Location
- 5608 Pacific Avenue SE Lacey, (Thurston County), Washington 98503 United States 47°02′14″N 122°48′31″W﻿ / ﻿47.03722°N 122.80861°W

Information
- Type: Private, co-educational
- Motto: Stewards of the Future
- Religious affiliation: Catholic Christian
- Patron saint: Pope John Paul II
- Established: 2010
- School district: Archdiocese of Seattle
- Principal: Braeden Neal
- Head of school: Braeden Neal
- Faculty: 18
- Teaching staff: 10
- Grades: 9–12
- Student to teacher ratio: 11:1
- Colors: Blue and gold
- Slogan: To live in the light and truth of Jesus, now and forever
- Athletics: Volleyball, Cross country, Boys and Girls Basketball, Track and Field, Fastpitch softball, Basketball, Baseball
- Mascot: Eagle
- Nickname: JPII, JP2
- Website: http://popejp2hs.org

= Pope John Paul II High School (Washington) =

School in Lacey, Washington, United States

Pope John Paul II High School, frequently called JPII or JP2 by its community, is a private, four-year, college-preparatory, Catholic high school, named after John Paul II, who was Pope of the Catholic Church from 1978 until his death in 2005, and canonized in 2014. The school is located in Lacey, Washington, within the Archdiocese of Seattle.

==History==
Pope John Paul II High School opened in 2010. The school was conceived to provide a Catholic high school experience in the South Puget Sound region of Washington State.

==Academics==
JPII offers 18 honors, AP and college credit courses. Four years of theology, math, and English and three years of science are required for graduation. The school requires 26 credits for graduation and operates on a weighted grading scale for internal GPA calculations.
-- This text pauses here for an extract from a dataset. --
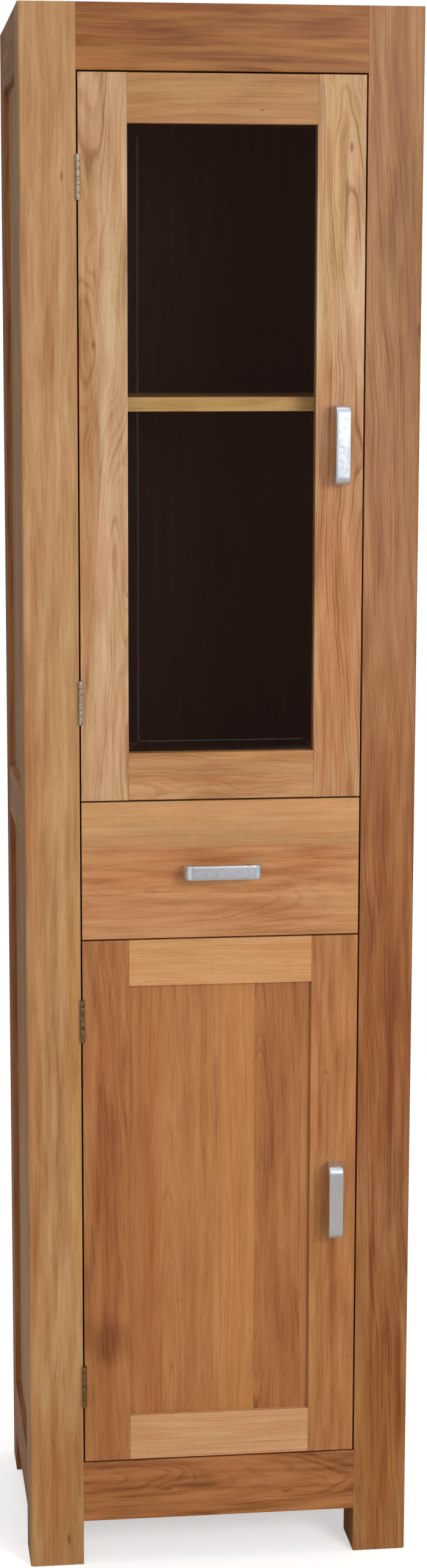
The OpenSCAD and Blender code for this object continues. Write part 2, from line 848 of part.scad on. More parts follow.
front_left_leg();
front_right_leg();
back_left_leg();
back_right_leg();
top_front_rail();
bottom_front_rail();
back_top_rail();
back_bottom_rail();
left_top_rail();
left_mid_rail();
left_bottom_rail();
left_upper_panel();
left_lower_panel();
right_top_rail();
right_mid_rail();
right_bottom_rail();
right_upper_panel();
right_lower_panel();
top_panel();
back_panel();
upper_floor();
drawer_divider();
bottom_panel();
upper_shelf();
lower_shelf();
shelf_pins();
drawer_runners();
runner_screws();
hinge_frame_leaves();
hinge_pins();
hinge_frame_screws();
catch_bodies();
upper_door_hinge_stile();
upper_door_handle_stile();
upper_door_top_rail();
upper_door_bottom_rail();
glass_pane();
glazing_beads();
upper_door_handle();
upper_door_handle_screws();
upper_door_hinge_leaves();
upper_door_hinge_screws();
upper_catch_strike();
lower_door_hinge_stile();
lower_door_handle_stile();
lower_door_top_rail();
lower_door_bottom_rail();
lower_door_panel();
lower_door_handle();
lower_door_handle_screws();
lower_door_hinge_leaves();
lower_door_hinge_screws();
lower_catch_strike();
drawer_front();
drawer_left_side();
drawer_right_side();
drawer_back();
drawer_bottom();
drawer_handle();
drawer_handle_screws();
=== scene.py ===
"""Looks of the oak pantry cabinet: solid oak boards with their own grain, satin aluminium bow
handles, nickel butt hinges and bevelled clear glass, in soft studio light on a pale floor."""

import json
import math

import bmesh
import bpy
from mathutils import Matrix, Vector


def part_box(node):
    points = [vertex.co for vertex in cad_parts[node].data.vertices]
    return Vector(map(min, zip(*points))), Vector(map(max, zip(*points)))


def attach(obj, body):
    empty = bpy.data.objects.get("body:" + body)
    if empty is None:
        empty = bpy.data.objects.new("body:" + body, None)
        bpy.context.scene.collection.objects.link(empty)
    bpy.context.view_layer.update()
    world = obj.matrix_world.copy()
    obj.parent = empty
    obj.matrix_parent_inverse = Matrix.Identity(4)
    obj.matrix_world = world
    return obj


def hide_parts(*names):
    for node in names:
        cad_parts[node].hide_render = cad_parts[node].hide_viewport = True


MM = 0.001

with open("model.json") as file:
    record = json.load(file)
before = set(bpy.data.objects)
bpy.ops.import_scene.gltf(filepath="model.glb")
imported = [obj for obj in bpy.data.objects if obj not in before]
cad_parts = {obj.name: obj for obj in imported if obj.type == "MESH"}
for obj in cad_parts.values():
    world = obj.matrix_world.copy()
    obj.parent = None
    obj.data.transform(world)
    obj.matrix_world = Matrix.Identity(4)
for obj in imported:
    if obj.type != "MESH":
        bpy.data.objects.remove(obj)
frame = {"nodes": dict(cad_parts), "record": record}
nodes = frame["nodes"]
scene = bpy.context.scene
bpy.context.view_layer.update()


# ---------- Camera ----------

# place in m, yaw and pitch in degrees, lens and sensor in mm, shift in shares of the longer side
CAMERA_PLACE = (-0.409, -3.225, 1.433)
CAMERA_YAW = 6.66
CAMERA_PITCH = 9.30
CAMERA_LENS = 62.94
CAMERA_SENSOR = 36
CAMERA_SHIFT = (0.0235, 0.0058)


def add_camera():
    data = bpy.data.cameras.new("camera")
    data.sensor_width = CAMERA_SENSOR
    data.lens = CAMERA_LENS
    data.shift_x, data.shift_y = CAMERA_SHIFT
    camera = bpy.data.objects.new("camera", data)
    camera.location = CAMERA_PLACE
    camera.rotation_euler = (math.radians(90 - CAMERA_PITCH), 0, math.radians(-CAMERA_YAW))
    scene.collection.objects.link(camera)
    scene.camera = camera


# ---------- Shader graphs ----------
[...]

Pope John Paul II High School has been recognized by Niche as the Top Private School and Top STEM School in Thurston County.
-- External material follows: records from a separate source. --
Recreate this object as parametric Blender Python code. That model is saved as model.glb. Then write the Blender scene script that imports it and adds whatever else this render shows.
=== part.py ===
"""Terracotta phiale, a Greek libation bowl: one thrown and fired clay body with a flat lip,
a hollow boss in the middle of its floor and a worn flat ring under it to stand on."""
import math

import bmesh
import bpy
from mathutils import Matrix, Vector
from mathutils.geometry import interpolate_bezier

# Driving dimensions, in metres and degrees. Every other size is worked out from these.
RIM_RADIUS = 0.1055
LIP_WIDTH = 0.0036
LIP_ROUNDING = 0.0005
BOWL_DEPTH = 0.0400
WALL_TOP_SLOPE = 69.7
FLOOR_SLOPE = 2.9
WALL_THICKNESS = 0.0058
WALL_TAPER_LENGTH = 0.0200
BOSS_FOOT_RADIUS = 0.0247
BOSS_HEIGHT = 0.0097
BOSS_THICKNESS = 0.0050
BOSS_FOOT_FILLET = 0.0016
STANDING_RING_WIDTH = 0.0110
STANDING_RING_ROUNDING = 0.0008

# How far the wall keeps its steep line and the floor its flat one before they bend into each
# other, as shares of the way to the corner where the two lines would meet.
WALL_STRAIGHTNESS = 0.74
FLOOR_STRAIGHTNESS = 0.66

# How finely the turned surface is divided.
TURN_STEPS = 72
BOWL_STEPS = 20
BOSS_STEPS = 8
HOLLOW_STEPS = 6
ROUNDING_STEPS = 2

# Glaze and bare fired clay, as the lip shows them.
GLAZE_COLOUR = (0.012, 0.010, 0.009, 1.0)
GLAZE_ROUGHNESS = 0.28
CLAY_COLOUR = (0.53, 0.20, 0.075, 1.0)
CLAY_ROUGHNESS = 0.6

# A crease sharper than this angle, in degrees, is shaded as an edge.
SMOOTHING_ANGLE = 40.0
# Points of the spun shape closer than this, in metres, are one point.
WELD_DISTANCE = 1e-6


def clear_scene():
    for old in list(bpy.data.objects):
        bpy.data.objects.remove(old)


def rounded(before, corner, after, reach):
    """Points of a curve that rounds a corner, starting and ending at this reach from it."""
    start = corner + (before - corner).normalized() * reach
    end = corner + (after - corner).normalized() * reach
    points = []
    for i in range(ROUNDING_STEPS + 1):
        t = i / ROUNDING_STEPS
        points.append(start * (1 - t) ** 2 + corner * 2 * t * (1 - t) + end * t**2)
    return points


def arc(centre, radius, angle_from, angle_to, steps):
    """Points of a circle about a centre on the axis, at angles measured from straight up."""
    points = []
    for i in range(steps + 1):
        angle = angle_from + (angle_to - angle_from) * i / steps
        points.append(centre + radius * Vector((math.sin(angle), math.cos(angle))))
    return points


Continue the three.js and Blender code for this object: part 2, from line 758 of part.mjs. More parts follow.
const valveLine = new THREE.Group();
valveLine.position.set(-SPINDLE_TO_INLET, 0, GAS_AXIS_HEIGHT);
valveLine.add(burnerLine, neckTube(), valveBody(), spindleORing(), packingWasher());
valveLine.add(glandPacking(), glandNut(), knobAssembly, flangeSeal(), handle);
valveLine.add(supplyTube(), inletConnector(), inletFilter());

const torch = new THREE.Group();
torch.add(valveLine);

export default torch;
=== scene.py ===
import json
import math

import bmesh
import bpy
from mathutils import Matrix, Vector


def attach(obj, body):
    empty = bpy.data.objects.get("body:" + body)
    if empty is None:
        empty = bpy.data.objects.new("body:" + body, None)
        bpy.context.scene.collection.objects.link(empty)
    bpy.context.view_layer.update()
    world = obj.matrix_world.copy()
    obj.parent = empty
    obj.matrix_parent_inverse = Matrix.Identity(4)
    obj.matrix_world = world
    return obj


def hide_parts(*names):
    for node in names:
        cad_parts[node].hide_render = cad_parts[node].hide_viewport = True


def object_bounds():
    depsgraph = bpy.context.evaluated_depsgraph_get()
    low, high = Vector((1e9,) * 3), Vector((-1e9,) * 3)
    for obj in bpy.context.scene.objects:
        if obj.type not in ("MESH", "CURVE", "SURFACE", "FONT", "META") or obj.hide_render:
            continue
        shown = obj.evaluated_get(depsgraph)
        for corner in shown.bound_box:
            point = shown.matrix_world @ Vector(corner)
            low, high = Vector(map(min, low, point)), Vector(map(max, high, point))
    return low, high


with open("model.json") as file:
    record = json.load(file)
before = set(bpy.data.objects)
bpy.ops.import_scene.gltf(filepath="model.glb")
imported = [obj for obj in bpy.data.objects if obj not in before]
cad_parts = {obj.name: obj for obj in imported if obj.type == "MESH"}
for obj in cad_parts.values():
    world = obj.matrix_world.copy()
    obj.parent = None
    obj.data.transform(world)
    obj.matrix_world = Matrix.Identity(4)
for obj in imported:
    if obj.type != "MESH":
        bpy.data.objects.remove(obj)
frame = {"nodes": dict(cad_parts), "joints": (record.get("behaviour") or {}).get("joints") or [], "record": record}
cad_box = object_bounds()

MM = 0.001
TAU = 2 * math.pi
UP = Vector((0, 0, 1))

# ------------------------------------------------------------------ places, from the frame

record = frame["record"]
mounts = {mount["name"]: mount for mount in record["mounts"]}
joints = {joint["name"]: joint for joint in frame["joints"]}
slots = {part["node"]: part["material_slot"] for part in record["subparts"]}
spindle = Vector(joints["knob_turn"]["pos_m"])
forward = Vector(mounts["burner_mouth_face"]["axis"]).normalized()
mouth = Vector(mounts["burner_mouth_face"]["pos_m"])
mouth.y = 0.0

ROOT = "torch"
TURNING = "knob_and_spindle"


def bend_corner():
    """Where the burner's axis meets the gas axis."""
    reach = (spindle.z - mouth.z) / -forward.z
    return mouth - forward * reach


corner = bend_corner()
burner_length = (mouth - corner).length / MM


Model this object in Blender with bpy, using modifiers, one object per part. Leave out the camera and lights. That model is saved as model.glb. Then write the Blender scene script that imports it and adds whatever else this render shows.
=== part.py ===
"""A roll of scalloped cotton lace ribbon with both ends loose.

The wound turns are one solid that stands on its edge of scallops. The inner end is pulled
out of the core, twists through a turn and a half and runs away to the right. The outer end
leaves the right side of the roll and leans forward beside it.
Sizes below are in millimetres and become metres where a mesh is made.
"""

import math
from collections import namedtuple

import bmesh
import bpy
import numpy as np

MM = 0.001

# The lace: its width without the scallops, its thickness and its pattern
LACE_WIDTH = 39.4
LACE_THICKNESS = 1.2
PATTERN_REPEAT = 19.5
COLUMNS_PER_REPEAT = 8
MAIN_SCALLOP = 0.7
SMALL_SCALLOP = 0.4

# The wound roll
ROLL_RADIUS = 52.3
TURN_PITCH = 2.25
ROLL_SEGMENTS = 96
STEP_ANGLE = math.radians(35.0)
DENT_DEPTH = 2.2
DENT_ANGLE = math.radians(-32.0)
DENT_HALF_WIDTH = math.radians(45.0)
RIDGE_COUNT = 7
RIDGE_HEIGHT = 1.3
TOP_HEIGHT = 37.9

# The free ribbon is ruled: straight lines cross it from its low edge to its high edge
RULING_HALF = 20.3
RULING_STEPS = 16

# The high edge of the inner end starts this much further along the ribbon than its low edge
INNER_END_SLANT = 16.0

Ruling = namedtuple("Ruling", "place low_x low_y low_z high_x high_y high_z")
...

==Co-curricular activities==
===Athletics===

The school competes at 1B designation in WIAA. Over 70% of students participate in at least one sport. JPII has six sports including boys and girls cross country, girls volleyball, boys and girls basketball, boys and girls track & field, baseball, and fastpitch. It also has a non-competitive, co-ed cheer squad.

===Clubs and other co-curriculars===

JPII has an FBLA chapter, National Honor Society chapter, StellarXplorers teams, Knowledge Bowl teams, as well as a drama, robotics and multicultural club among others.

==Community service==
As part of the curriculum required for graduation, JPII students are required to complete 80 service hours for the marginalized over their four years at the school.

==Religion==
Theology classes are required for every student, across all four years of high school. The school is not affiliated with a parish. Students attend Mass together once a month. Every student will be able to participate in yearly, grade-level retreats.